Every panhandler knows that it’s not the rich people who stop and give, it’s the everyman. When you are reaching out to bloggers and journalists who might want to publicize your site don’t go for the “A-listers”, go for other blogs that are at your level, in your league. They are more likely to respond, and their traffic might be better too.

15. When all else fails, make it a contest.
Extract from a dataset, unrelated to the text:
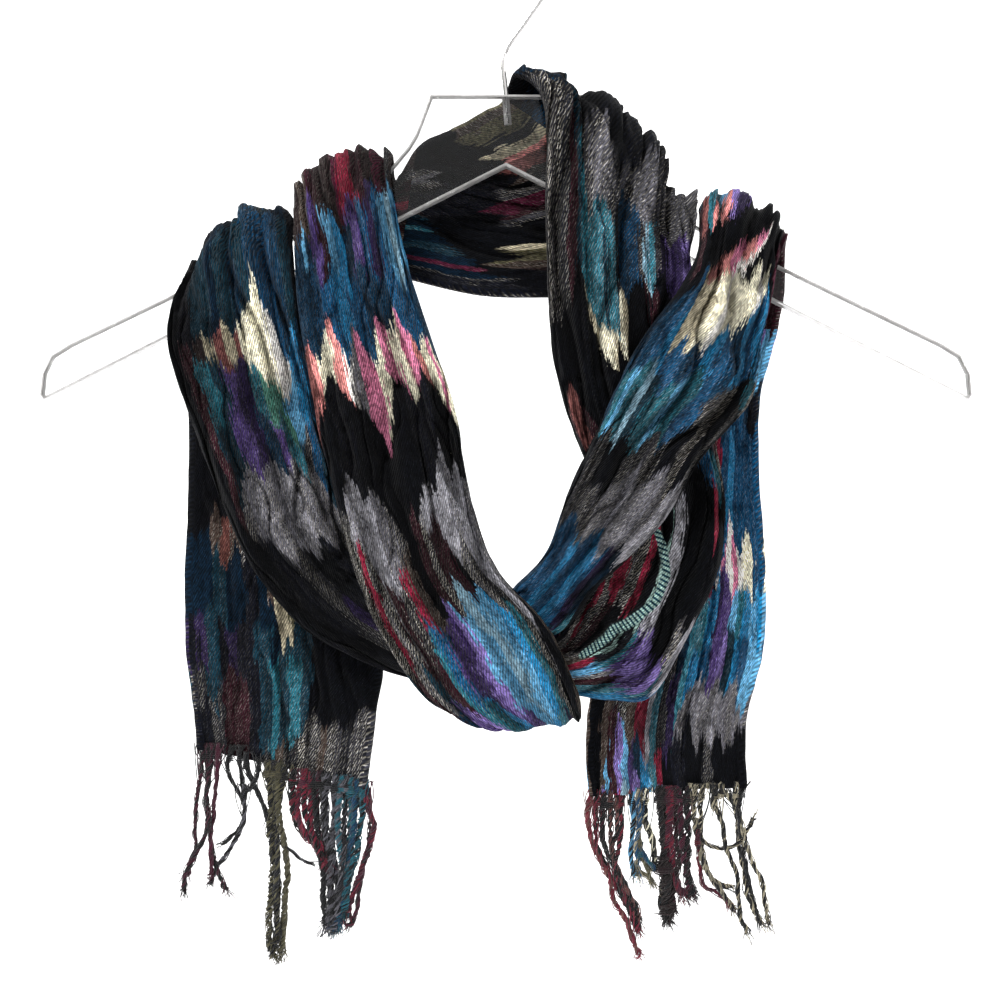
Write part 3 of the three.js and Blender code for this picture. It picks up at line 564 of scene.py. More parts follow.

People love to win, they love free things. If you can create a contest for something that your target market finds valuable, you will attract traffic and engagement. But be careful, think it through, and make sure you can convert that contest traffic into something valuable for you!

16. Be an artist!

Everyone has a special talent, a gift that they’ve been given that the world needs. Now is the time to put that gift out into the world. So whether you are a street performer, a “human statue”, a recipe blogger, or a business person, the world needs your art. Put it out there.

17. Say Thank You!

It’s just polite.

“Like any entrepreneur, a panhandler is out to make money in the most efficient way possible. They’re rather like salespeople everywhere — many even conclude their transaction with a cheery ‘Have a nice day!’ ” said cultural anthropologist Louisa Stark, whose research on the marketing of mendicants has been published in the New England Journal of Public Policy. SF Gate, 7/1/2001

Is there any content marketing tips you’d add? Have you seen panhandlers do something creative that you think content marketers can learn from?


  1. Well, Brad, the title alone got my attention! I wonder though. Isn’t there always a tension between being authentic and doing whatever it takes to stand apart? How do you walk this tightrope in your marketing? Love to hear your thoughts in the comment section at the BizSugar community where everyone can benefit.

  2. Laurie Varga says:

    Also, I love the cover of your eBook!

  3. Hi Brad.

    Nice write up. I can’t agree more with the treat it like a job. If you want to do it, do it as if there’s no tomorrow.

    That’s how you get things working. Well said!